The most recent Advanced Reader Copy, which was received through a First Reads Goodreads giveaway, that this pedometer geek reader had the pleasure of reading, was David Bell’s Bring Her Home. This is the second of his novels that this reader has read, but it won’t be the last. In fact, there are a couple more sitting on my shelves just waiting to be read, but I digress. This is the extended review.
Bring Her Home
by David Bell
Published by Berkley, 2017
an imprint of Penguin Random House, LLC
As the cover blurb of this thriller states, “the fate of two missing teenage girls becomes a father’s worst nightmare.”

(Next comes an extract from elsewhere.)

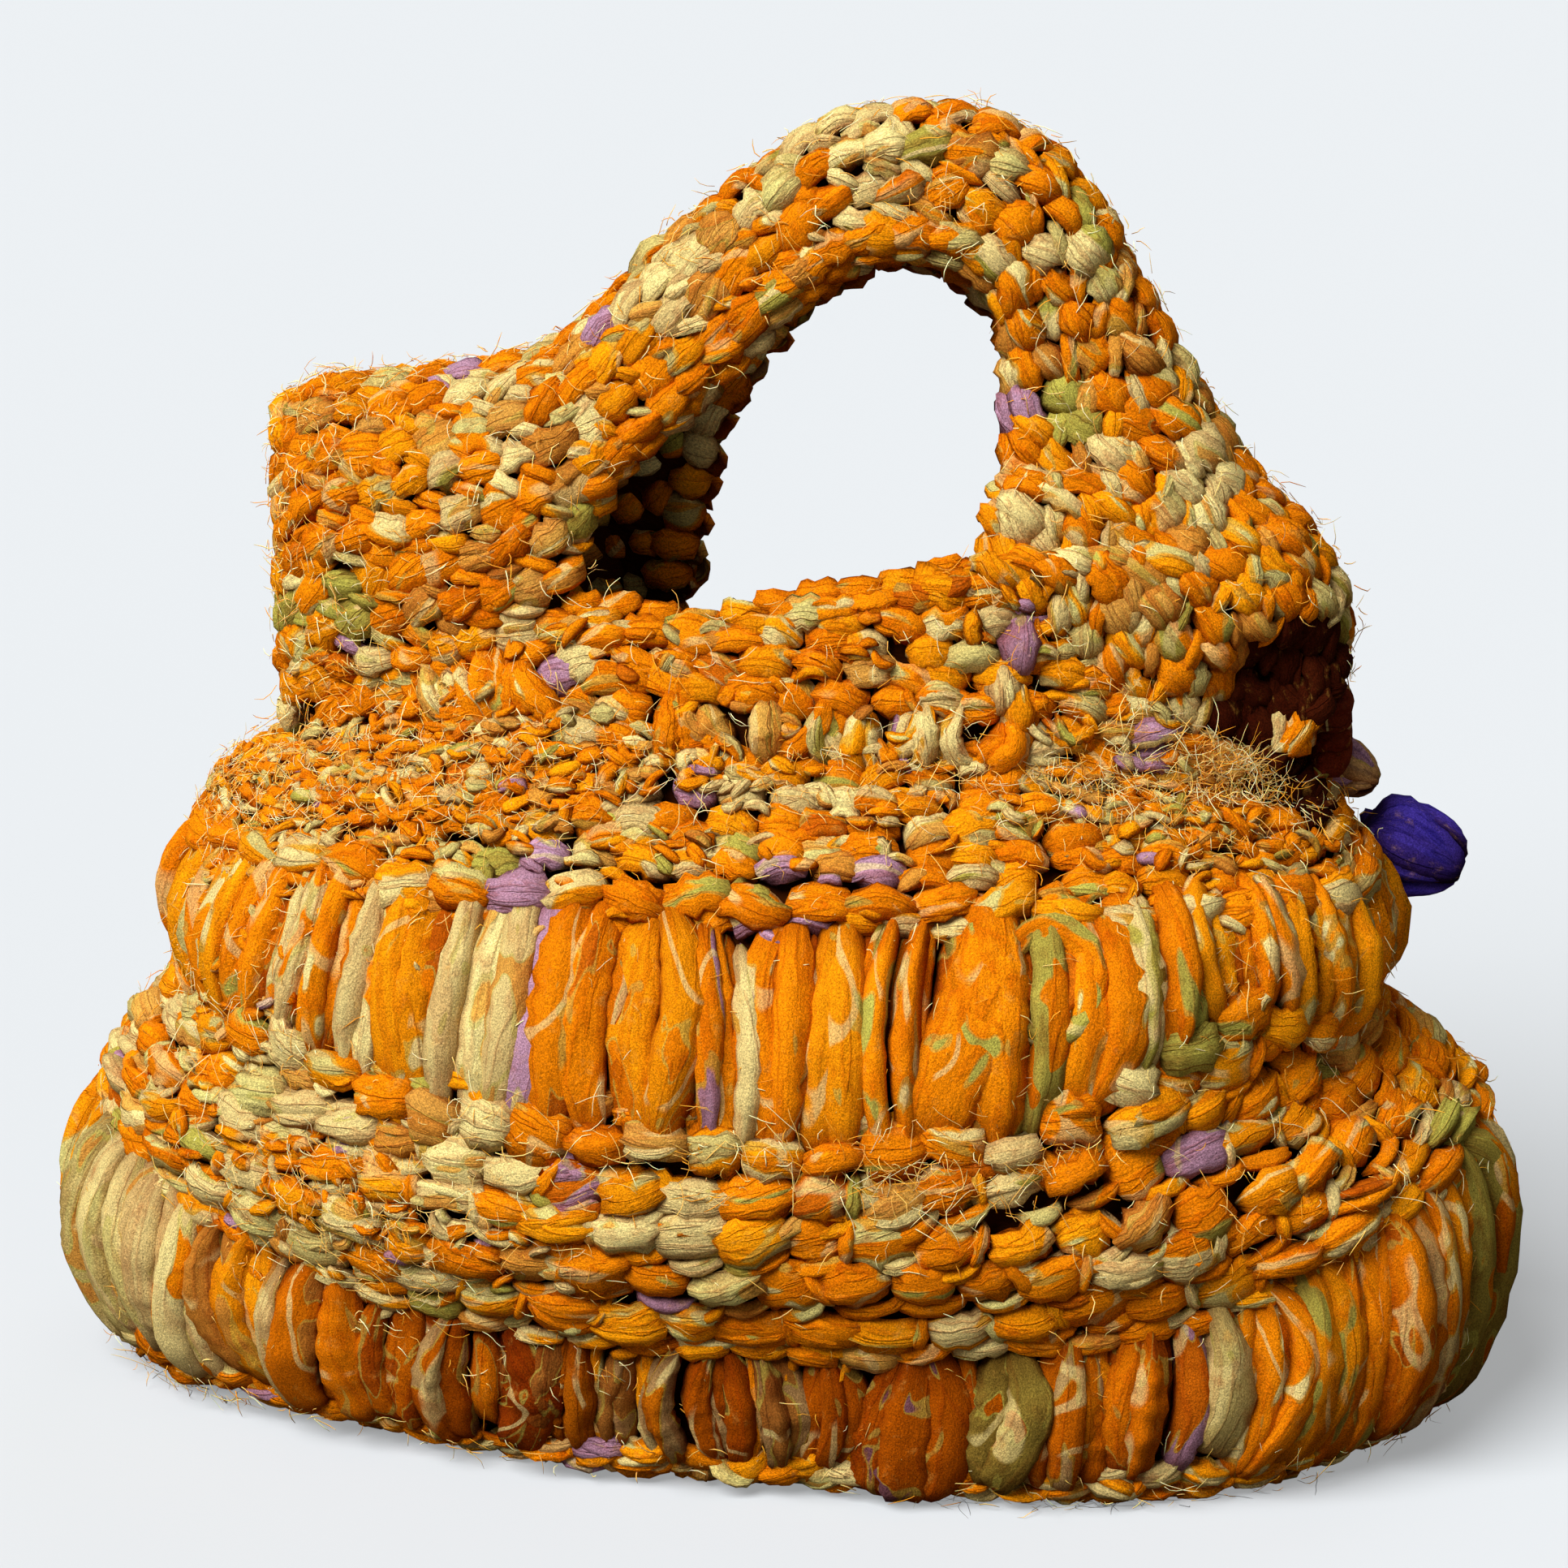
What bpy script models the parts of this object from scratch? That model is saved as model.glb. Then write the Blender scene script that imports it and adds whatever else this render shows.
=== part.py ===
"""Tote bag knitted from torn strips of printed cloth, as separate closed solids.

The bag stands on the floor with its front towards -Y, +X to its right and +Z up. A hollow body
carries two bands of long loops between plain knitted rows. A wide knitted band is folded over the
mouth: its two ends sit on the body's rim as shoulders and its middle is the handle. Two puffed
cloth loops stick out at the right side.
"""

import math

import bmesh
import bpy
from mathutils import Vector

MM = 0.001

# Body
BODY_WIDTH = 420 * MM
BODY_DEPTH = 208 * MM
NECK_HEIGHT = 206 * MM
WALL = 9 * MM

# Neck, the rim that the band sits on and the mouth opens in
NECK_REACH_LEFT = 150 * MM
NECK_REACH_RIGHT = 156 * MM
NECK_HALF_DEPTH = 40 * MM
NECK_SQUARENESS = 2.6
FLAP_RISE = 58 * MM

# Folded band: shoulders and handle
HANDLE_RISE = 185 * MM
STRAP_HALF_DEPTH = 16 * MM
BAND_WALL = 9 * MM
BAND_SQUARENESS = 2.4
SEAM_GAP = 0.9 * MM
LEAST_INNER_DEPTH = 0.1
END_WALL_SHARE = 0.8

# Knitted relief
LOOP_RIB_HEIGHT = 2.6 * MM
LOOP_BULGE = 3.5 * MM
ROW_RIDGE_HEIGHT = 1.9 * MM
COLUMN_RIDGE_HEIGHT = 1.3 * MM
LOOP_CREASE = 0.10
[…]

For single parent Bill Price, his missing daughter Summer is his worst nightmare. Not only has his wife died in a tragic fall in his kitchen a year or so earlier, but her death was first witnessed by said daughtert,the one who discovered her body. With this tragedy in both of their pasts, Summer and Bill have had a somewhat strained relationship ever since. Bill wants to hang on even more tightly to protect her; she is acting out in typical teenage rebellion fashion with friends, Haley, Todd, and Clinton.

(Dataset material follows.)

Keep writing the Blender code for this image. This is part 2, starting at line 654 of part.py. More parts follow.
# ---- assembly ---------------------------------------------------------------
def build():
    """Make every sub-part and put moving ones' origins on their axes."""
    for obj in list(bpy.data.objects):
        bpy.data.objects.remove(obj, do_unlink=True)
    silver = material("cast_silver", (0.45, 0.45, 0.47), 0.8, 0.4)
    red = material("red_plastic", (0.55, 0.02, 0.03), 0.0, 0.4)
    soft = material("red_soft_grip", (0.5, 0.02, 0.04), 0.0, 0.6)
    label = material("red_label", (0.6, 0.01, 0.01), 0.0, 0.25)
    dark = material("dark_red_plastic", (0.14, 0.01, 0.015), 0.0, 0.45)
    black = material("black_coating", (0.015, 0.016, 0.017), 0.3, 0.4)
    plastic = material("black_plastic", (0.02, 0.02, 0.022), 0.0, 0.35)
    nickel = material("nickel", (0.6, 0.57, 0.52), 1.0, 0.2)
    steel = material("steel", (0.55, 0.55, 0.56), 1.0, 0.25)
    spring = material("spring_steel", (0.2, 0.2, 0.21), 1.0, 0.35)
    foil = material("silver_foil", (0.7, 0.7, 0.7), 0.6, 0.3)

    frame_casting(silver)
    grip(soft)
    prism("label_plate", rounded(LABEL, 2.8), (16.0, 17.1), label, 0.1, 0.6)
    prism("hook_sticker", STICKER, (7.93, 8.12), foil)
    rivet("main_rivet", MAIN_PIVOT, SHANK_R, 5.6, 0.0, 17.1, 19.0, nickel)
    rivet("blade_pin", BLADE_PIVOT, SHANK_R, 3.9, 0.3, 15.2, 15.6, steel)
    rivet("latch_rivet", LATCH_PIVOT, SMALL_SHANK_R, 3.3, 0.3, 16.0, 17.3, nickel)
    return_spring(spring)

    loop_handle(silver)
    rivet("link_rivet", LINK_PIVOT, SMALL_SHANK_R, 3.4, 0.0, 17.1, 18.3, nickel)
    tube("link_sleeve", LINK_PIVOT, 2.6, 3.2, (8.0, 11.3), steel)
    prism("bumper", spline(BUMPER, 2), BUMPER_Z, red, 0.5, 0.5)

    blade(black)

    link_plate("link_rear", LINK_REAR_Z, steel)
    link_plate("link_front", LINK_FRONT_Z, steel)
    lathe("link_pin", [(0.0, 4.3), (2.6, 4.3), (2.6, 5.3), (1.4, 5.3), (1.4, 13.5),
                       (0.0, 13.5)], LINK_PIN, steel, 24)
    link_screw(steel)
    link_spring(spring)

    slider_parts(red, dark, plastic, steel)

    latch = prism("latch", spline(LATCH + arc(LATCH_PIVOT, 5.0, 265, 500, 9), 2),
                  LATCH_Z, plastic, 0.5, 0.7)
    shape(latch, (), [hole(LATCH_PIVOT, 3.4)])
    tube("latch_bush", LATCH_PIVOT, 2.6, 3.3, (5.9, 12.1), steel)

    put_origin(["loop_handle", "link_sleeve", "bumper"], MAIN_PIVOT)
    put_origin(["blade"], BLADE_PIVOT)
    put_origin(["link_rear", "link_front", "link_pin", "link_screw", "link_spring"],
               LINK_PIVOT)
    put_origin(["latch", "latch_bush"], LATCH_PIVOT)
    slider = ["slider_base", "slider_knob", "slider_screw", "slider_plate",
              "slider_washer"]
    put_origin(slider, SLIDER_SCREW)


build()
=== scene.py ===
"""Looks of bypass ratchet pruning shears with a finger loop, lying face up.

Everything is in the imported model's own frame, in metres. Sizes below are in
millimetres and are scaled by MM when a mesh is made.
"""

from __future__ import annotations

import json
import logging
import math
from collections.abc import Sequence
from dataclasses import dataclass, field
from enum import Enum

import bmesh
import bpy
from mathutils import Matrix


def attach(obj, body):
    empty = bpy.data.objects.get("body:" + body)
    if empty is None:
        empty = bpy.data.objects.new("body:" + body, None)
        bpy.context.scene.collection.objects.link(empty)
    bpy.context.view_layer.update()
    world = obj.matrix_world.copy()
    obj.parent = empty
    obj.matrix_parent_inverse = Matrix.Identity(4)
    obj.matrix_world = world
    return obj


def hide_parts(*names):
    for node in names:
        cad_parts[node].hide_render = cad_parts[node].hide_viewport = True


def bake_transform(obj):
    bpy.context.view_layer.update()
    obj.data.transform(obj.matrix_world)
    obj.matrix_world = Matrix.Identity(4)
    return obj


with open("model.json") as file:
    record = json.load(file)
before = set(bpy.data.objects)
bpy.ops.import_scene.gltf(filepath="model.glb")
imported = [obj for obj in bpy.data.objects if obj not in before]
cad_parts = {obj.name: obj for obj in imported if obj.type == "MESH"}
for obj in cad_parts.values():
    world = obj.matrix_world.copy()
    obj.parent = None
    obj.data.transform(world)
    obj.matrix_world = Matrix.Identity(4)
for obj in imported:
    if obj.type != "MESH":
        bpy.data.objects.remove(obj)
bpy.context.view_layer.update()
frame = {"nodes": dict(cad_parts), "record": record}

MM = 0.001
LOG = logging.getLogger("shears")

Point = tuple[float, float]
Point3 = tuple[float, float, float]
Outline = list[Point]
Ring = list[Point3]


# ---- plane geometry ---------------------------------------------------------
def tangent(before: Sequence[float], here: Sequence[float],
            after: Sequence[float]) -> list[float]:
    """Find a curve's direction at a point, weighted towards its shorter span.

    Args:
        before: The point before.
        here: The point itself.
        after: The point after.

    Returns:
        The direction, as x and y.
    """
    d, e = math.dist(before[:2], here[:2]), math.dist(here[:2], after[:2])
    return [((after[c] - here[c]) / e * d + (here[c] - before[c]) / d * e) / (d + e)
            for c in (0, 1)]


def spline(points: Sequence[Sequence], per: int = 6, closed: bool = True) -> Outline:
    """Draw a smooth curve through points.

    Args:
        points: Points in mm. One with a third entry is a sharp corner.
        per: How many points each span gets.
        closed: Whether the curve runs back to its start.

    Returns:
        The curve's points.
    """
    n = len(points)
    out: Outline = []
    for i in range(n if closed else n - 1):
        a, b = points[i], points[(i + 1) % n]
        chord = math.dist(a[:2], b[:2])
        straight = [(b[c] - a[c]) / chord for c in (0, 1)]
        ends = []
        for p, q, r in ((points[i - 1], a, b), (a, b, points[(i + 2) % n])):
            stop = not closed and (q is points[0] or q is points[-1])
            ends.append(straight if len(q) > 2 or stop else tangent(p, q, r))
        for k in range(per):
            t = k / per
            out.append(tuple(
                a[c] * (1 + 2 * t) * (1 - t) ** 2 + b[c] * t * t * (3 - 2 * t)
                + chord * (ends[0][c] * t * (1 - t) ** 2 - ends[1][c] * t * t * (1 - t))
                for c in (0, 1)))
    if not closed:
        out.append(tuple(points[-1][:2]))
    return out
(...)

That is, until the day Summer and Haley go missing.
As the novel opens, two girls have been found in a nearby city park…both badly beaten beyond recognition. One girl is dead (Haley) and one is clinging to life (Summer), and Bill is at Summer’s side as slips in and out of a coma. Will she remember her attackers? Will she be able to let the police, Detective Hawkins, and her dad know what happened?
Disturbing allegations and questions about the teens emerge as one family buries their daughter, and another wants answers especially when the circumstances change.

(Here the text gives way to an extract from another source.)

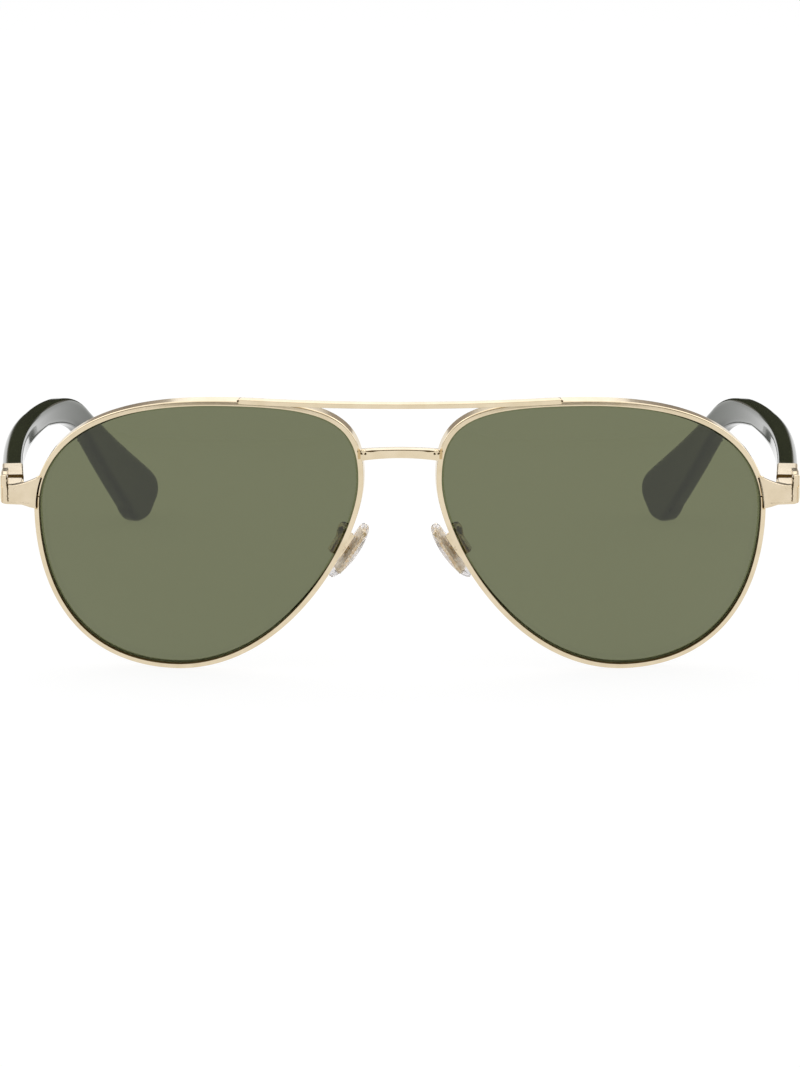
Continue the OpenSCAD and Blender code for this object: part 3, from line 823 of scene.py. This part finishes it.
def endpiece():
    """The plate at the front's outer end, which follows the rim on its inner side."""
    rim_edge = wire_edge()
    x_base, x_out = 63.6, BLOCK_OUT + 0.24      # inner edge, before it follows the rim; outer
    nx, nz = 120, 70
    shape = Mesh()
    rows, rear, inks = [], [], []
    for i in range(nx + 1):
        f = i / nx
        x0 = x_base + (x_out - x_base) * f
        lo, hi = interpolate(END_LOWER, x0), interpolate(END_UPPER, x0)
        row, ink, back = [], [], []
        for j in range(nz + 1):
            t = 0.5 - 0.5 * math.cos(math.pi * j / nz)
            z = lo + (hi - lo) * t
            x = x0 + (interpolate(rim_edge, z) - x_base) * (1 - f) ** 2
            d, mat = relief(x, z, min(z - lo, hi - z))
            y = interpolate(END_PLAN, x)
            row.append(world_at((x, y + d, z)))
            ink.append(mat)
            if j in (0, nz):
                back.append(world_at((x, max(interpolate(END_BACK, x), y + 0.3), z)))
        rows.append(shape.add(row))
        rear.append(shape.add(back))
        inks.append(ink)
    for i in range(nx):
        a, b = rows[i], rows[i + 1]
        for j in range(nz):
            shape.face([a[j], a[j + 1], b[j + 1], b[j]], inks[i][j])
        shape.face([a[0], b[0], rear[i + 1][0], rear[i][0]])
        shape.face([a[-1], b[-1], rear[i + 1][1], rear[i][1]])
        shape.face([rear[i][0], rear[i][1], rear[i + 1][1], rear[i + 1][0]])
    shape.face(rows[0] + rear[0][::-1])
    shape.face(rows[-1] + rear[-1][::-1])
    shape.join(ball((63.85, 6.75, 34.75), 0.3).moved(world_at))     # solder bead
    return shape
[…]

What seems like an open and shut situation suddenly morphs into a twist-filled read. Bill sets out on his own to find out what happened, and his loosely controlled anger over events sets him on a collision course with the police, Summer’s friends and classmates, parents and neighbors, and his sister Paige. Searching for the truth may cost him everything…and leads this reader to wonder how much we really know about our own children (and what secrets they may be keeping).
The title comes from the plea written on a sign posted at the makeshift memorial in the park where the girls are found, yet isn’t that what every parent says when a child disappears, “Just bring her home.”
The review is purposely vague in order to avoid spoilers; however, suffice it to say, that the main character of Bill Price is a flawed human being, often acting out as a distraught parent might. His decisions, good or bad, are understandable by anyone in a similar situation.